Mas como só é possível saber o que mudou na vida das pessoas quando se sabe como era o cenário inicial, algo essencial na avaliação de impacto é fazer esse esforço de pesquisa desde os primeiros passos da iniciativa, por meio de um estudo de linha de base, delimitando os objetivos principais do projeto e os indicadores de impacto que serão utilizados para mensurar isso ao longo do projeto.
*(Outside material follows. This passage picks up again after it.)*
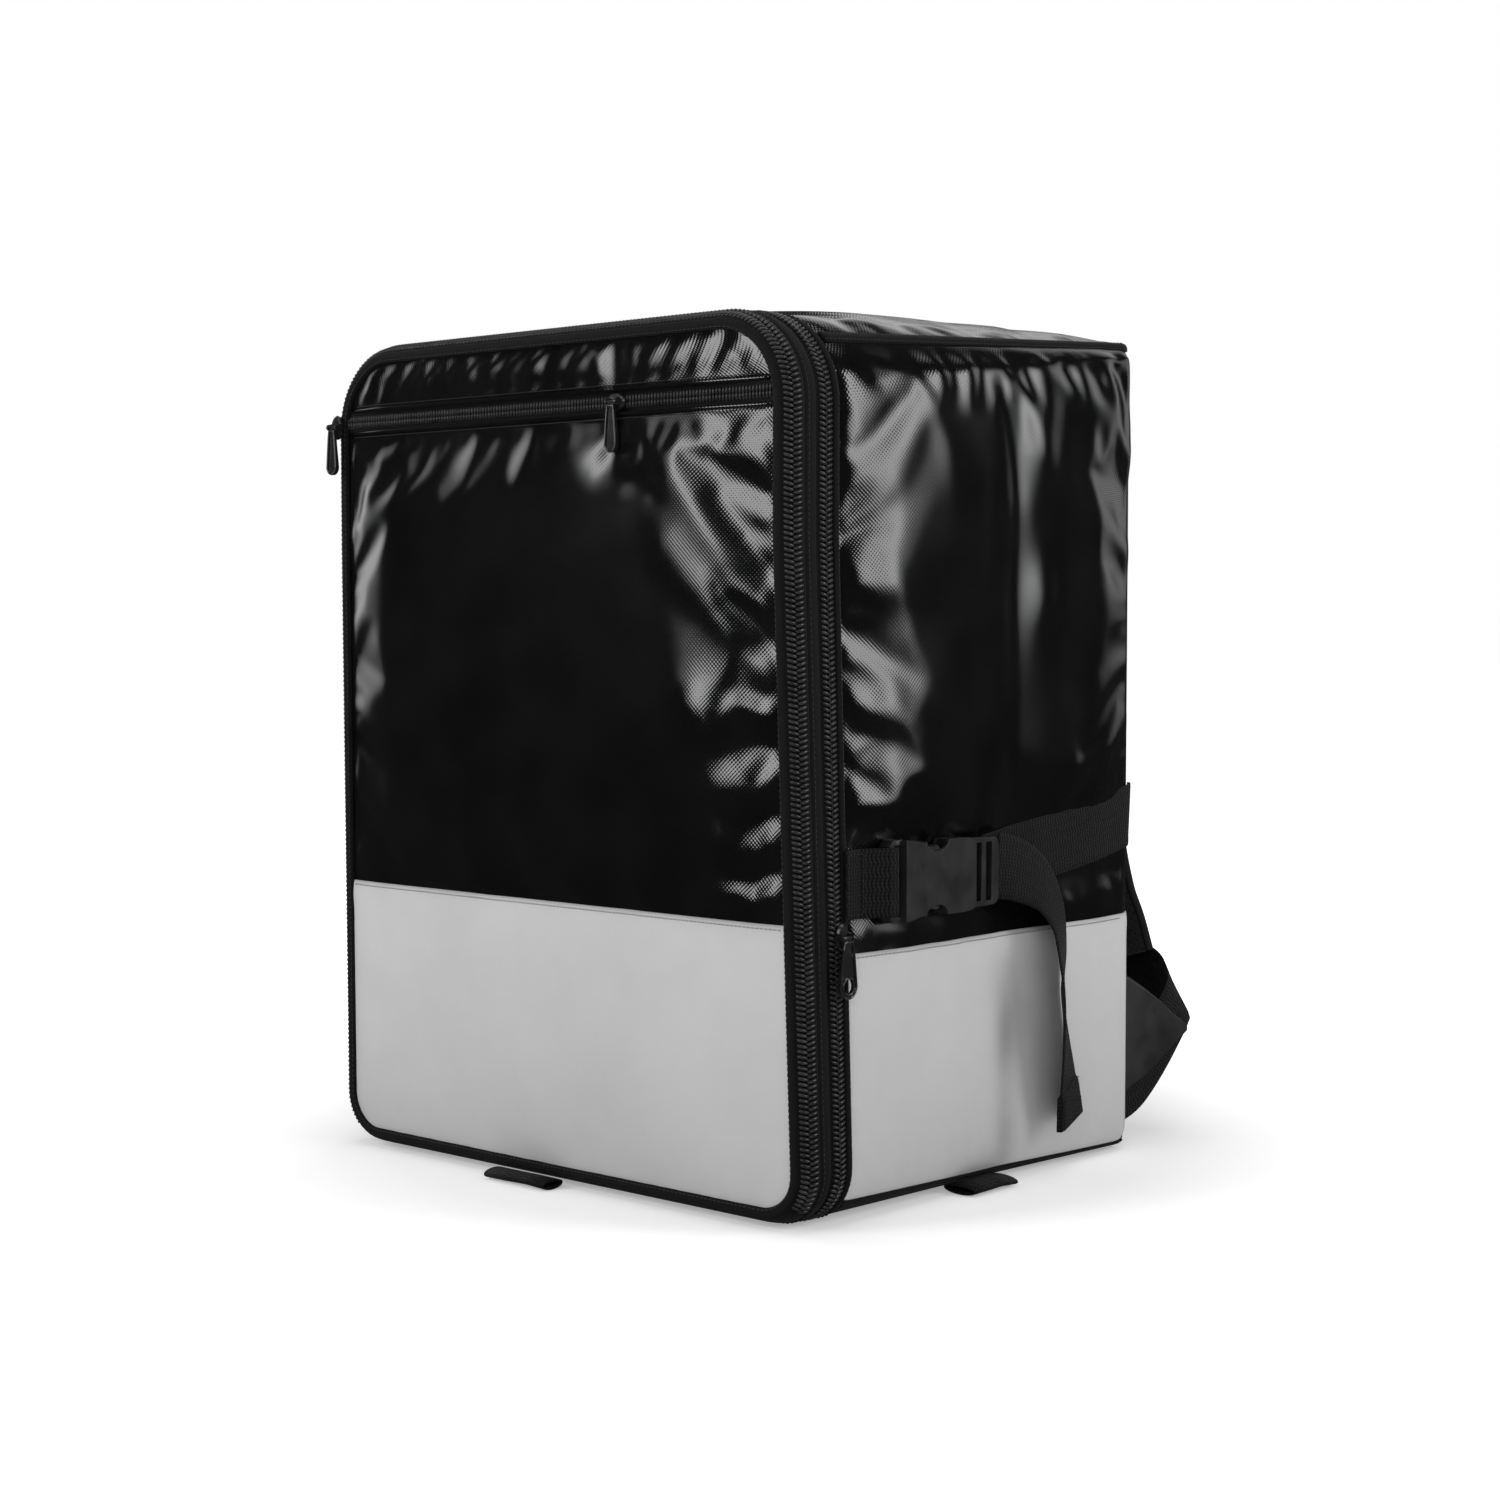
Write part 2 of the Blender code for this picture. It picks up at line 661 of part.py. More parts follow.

Além disso, também é preciso haver uma comunidade controle, que não irá receber o projeto, para poder comparar os resultados. Somente essa primeira fase já representa um grande desafio, visto que muitos projetos sociais são realizados em comunidades imensas, que demandam a aplicação de milhares de questionários para pessoas que vivem uma realidade muito diferente da dos pesquisadores. Nesse sentido, algo que tem ajudado muito nos últimos anos é o uso da tecnologia, que facilitou a coleta dos dados de pesquisa. “Há pouco tempo era tudo por papel. Três mil questionários, com 900 perguntas em papel, que depois precisavam ser transferidas para um Excel. E muitas se perdem porque têm respostas inválidas. Hoje eles respondem os questionários em tablets e assim que são sincronizados a gente já descobre quais são os questionários com as respostas inconsistentes. E isso torna viável voltar, refazer a pesquisa e checar a resposta”, explica Adriana.
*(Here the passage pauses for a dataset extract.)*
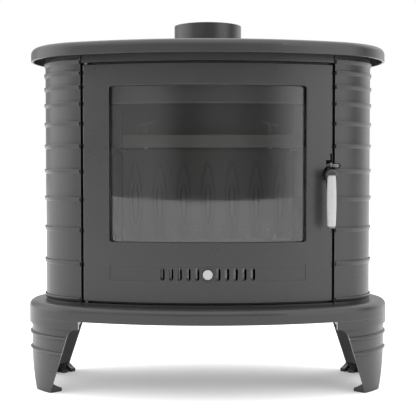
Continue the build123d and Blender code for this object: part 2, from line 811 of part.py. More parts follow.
# ------------------------------------------------------------------------ door
slot_places = [side * (slot_first + slot_pitch * n) for side in (-1, 1) for n in range(slot_count)]
handle_slot_left = lever_x - neck_width / 2 - neck_clearance
handle_slot_right = door_half_width - handle_strip
handle_slot_top_z = pin_z + 11.6
handle_slot_bottom_z = boss_z - 26.6
rope_outer_x = door_half_width - rope_inset + rope_width / 2
rope_bottom_z = door_bottom_z + rope_inset_z - rope_width / 2
rope_top_z = door_top_z - rope_inset_z + rope_width / 2
rope_floor_radius = door_inner_radius + rope_groove
knob_slot_width = 2 * knob_stem_radius + shutter_open_travel + shutter_close_travel + 2 * knob_slot_clearance
knob_slot_x = (shutter_close_travel - shutter_open_travel) / 2
clip_rows = ((window_bottom_z - glass_lap, -1), (window_top_z + glass_lap, 1))
clip_places = [(side * window_half_width * 0.7, z, way) for side in (-1, 1) for z, way in clip_rows]
clip_screw_planes = [
    inward(front_plane(x, z + way * clip_tail * 0.6, door_inner_radius - clip_thickness - head_clearance))
    for x, z, way in clip_places
]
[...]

Outro ponto é que, por serem realizados ao longo de muitos anos, os projetos sociais tendem a passar por períodos de muita movimentação política e de contexto regional. É comum que, ao longo de um empreendimento, surjam outras iniciativas que não tenham relação com o projeto em avaliação, como construção de escolas e estradas, mas que irão manter uma dinâmica com ele.
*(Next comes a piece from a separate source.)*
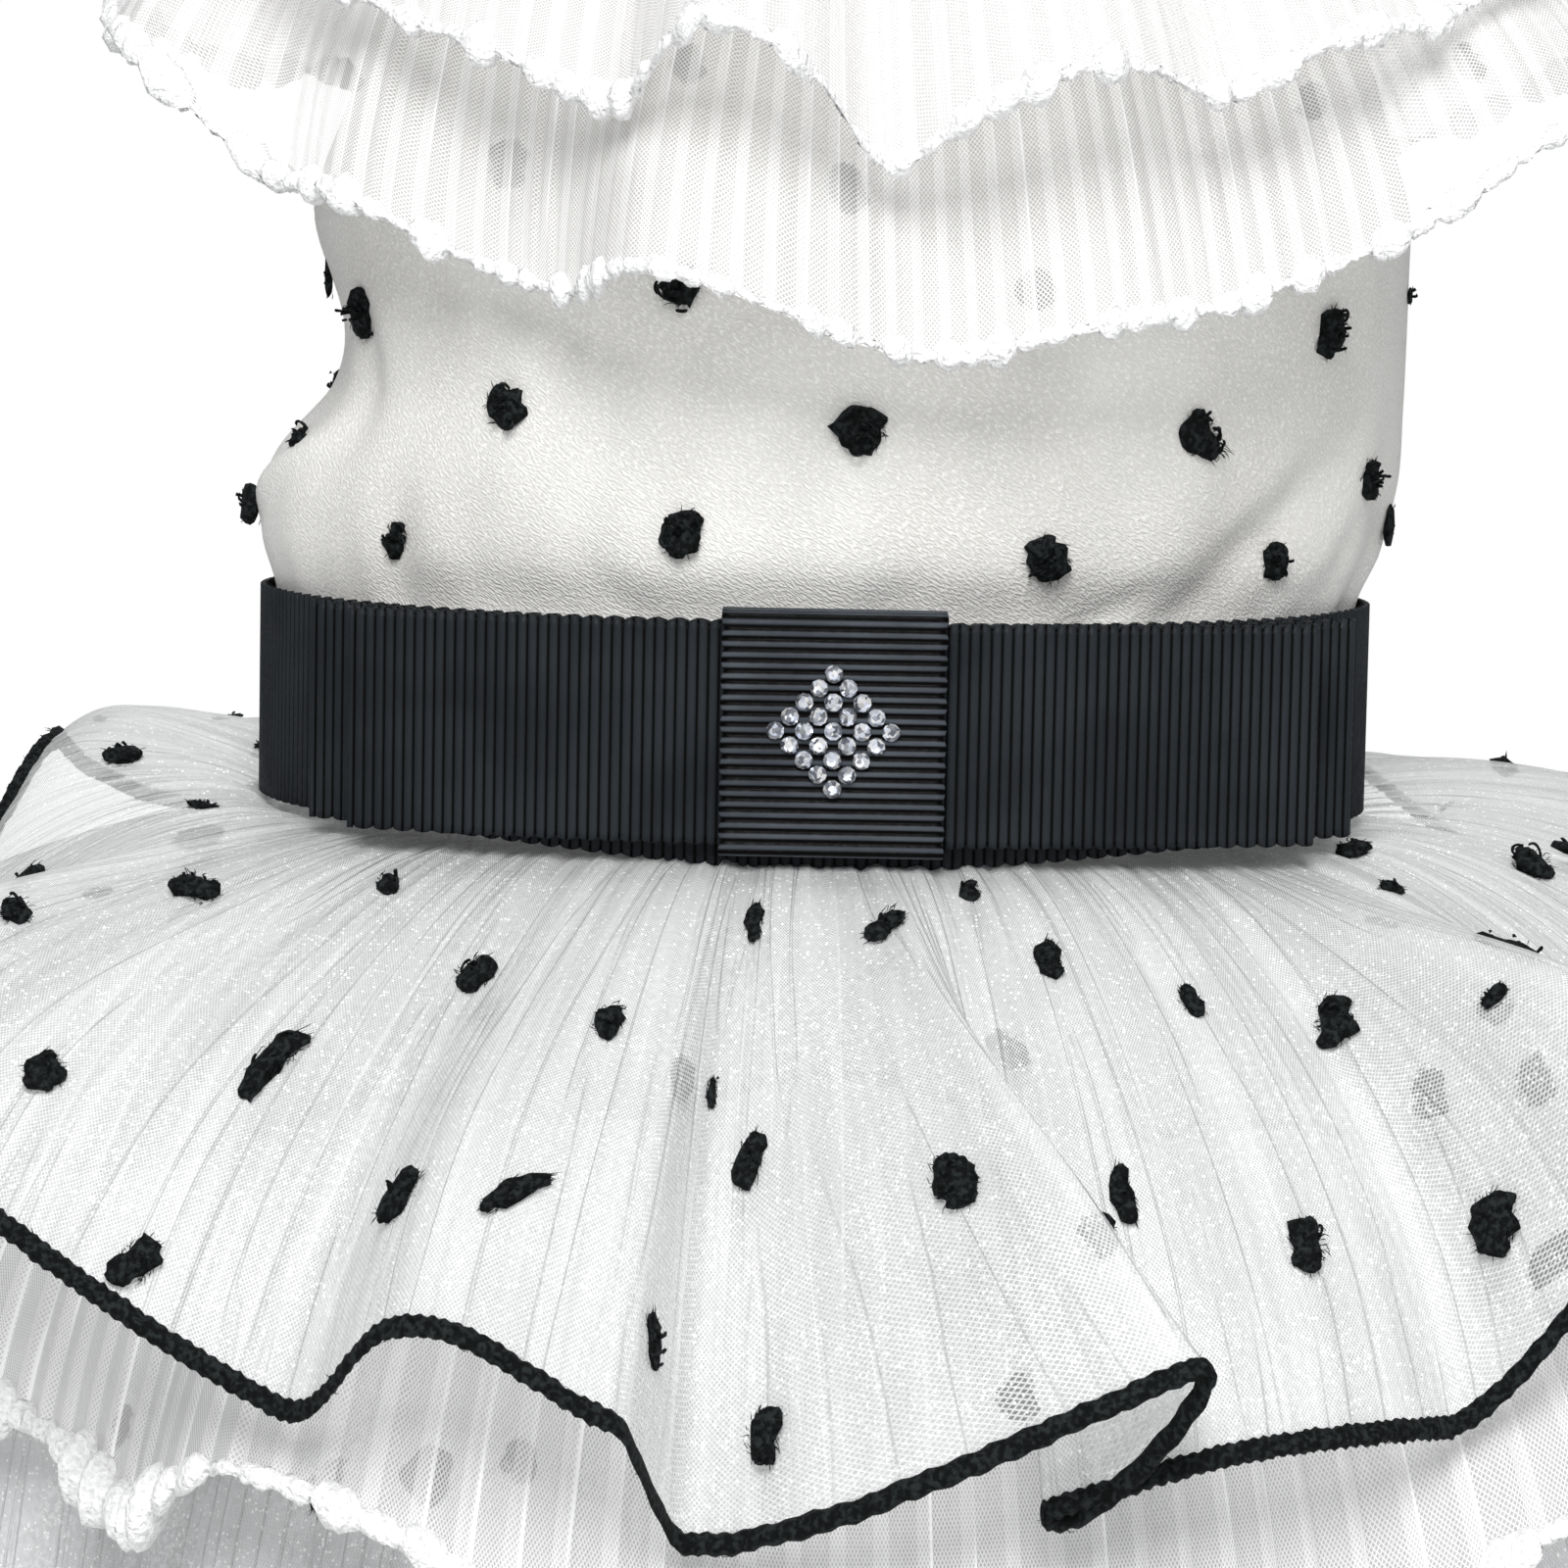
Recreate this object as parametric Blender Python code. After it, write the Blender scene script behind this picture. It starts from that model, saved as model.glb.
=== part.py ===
"""Small sleeveless dress, kept as it is worn: a satin bodice with a dotted sheer overlay, two pleated
frills at the neck, a ribbon belt with a flat double bow, and a skirt of three stiff tiers.

Metres, +Z up. The bow faces -Y. The origin is the middle of the neck opening, where the wearer holds it.
Azimuths are measured round the body from the front (-Y) towards +X, in degrees in the tables.
"""

import math
from collections import namedtuple

import bmesh
import bpy
from mathutils import Vector

MM = 0.001

# Driving sizes
RIBBON_WIDTH = 25.0 * MM
CLOTH = 1.0 * MM
SEAM = 0.3 * MM
LAYER_STEP = CLOTH + SEAM

# The belt's middle line lies this far below the neck opening. Heights in the tables start from that line.
BELT_BELOW_NECK = 110.0 * MM

# Belt, as the outline of its outer face
BELT_HALF_WIDTH = 66.7 * MM
BELT_HALF_DEPTH = 51.5 * MM
BELT_LOW = -13.0 * MM
BELT_HIGH = 12.0 * MM
BELT_FLARE = 0.8 * MM

# Neck opening, as the outline of the bodice's middle surface there
NECK_HALF_WIDTH = 42.0 * MM
NECK_HALF_DEPTH = 37.0 * MM
NECK_HEIGHT = 110.0 * MM
LEAN = 5.6 * MM

# Bodice: the outline of its middle surface at each height, in millimetres
Section = namedtuple("Section", "height half_width half_depth shift_x")
BODICE_SECTIONS = (
    Section(-12.3, 61.0, 45.8, 0.0),
    Section(-3.0, 61.0, 45.8, 0.0),
    Section(5.0, 63.6, 48.4, 0.0),
    Section(12.6, 64.5, 49.3, 0.2),
    Section(18.0, 66.2, 51.0, 1.0),
    Section(27.0, 66.8, 51.8, 2.4),
    Section(36.0, 65.2, 52.0, 4.3),
    Section(50.0, 65.0, 52.0, 4.7),
    Section(64.0, 64.8, 51.4, 4.8),
    Section(78.0, 62.2, 49.4, 5.0),
    Section(92.0, 56.0, 45.0, 5.3),
    Section(100.0, 50.0, 41.6, 5.5),
    Section(105.0, 43.2, 37.8, 5.6),
    Section(110.0, 42.0, 37.0, 5.6),
)
PANEL_COLUMNS = 16

# Soft dents and swellings of the worn bodice: where, how far round and up they reach, and how deep
Swell = namedtuple("Swell", "azimuth height half_angle half_height out")
BODICE_SWELLS = (
    Swell(-92.0, 41.0, 42.0, 16.0, -4.6),
    Swell(-72.0, 22.0, 34.0, 13.0, 1.4),
    Swell(-48.0, 34.0, 16.0, 30.0, -1.5),
    Swell(58.0, 30.0, 20.0, 26.0, -1.4),
    Swell(150.0, 30.0, 30.0, 22.0, -1.6),
    Swell(-145.0, 36.0, 26.0, 20.0, -1.4),
)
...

O problema disso é determinar, na hora da avaliação, quais foram as mudanças causadas pelo projeto que se quer avaliar e quais foram causadas pelas demais iniciativas quando seus efeitos estão inter-relacionados. Adriana relata que uma questão bastante desafiadora nesse contexto foram as políticas públicas de aquisição de alimentos da agricultura familiar, implantadas tanto na comunidade beneficiada por um de seus projetos, quanto na comunidade controle, o que fez com que a renda de todo mundo aumentasse. Depois de um tempo, ainda dentro do período do projeto, essa política pública foi enfraquecida, diminuindo novamente a renda de algumas famílias. “Só que na comunidade beneficiária, dependendo da organização social que você estimulou e o tipo de projeto que você fez, algumas foram mais resistentes, já estavam mais capacitadas a procurar outros lugares para comercializar, ou já estavam articuladas para resolver essa questão, o que tornou possível extrair o indicador de impacto”, comenta.
Por isso, algo que também ajuda é fazer avaliações intermediárias ao longo do desenvolvimento do projeto, para verificar se as ações estão caminhando em direção ao objetivo desejado e fazer mudanças quando necessário. Apesar da complexidade do processo, e da própria resistência que muitas pessoas têm à palavra avaliação, ela tem se mostrado essencial para quem quer desenvolver projetos sociais efetivos e com impactos verdadeiramente positivos na vida da população. “No próprio Fida e em outras agências da ONU a gente tem feito um esforço de esclarecer, para tirar esse receio e mostrar os seus aspectos positivos. O grande mérito é fazer com que você navegue melhor dentro das suas atividades em busca do impacto que você quer causar”, finaliza Adriana.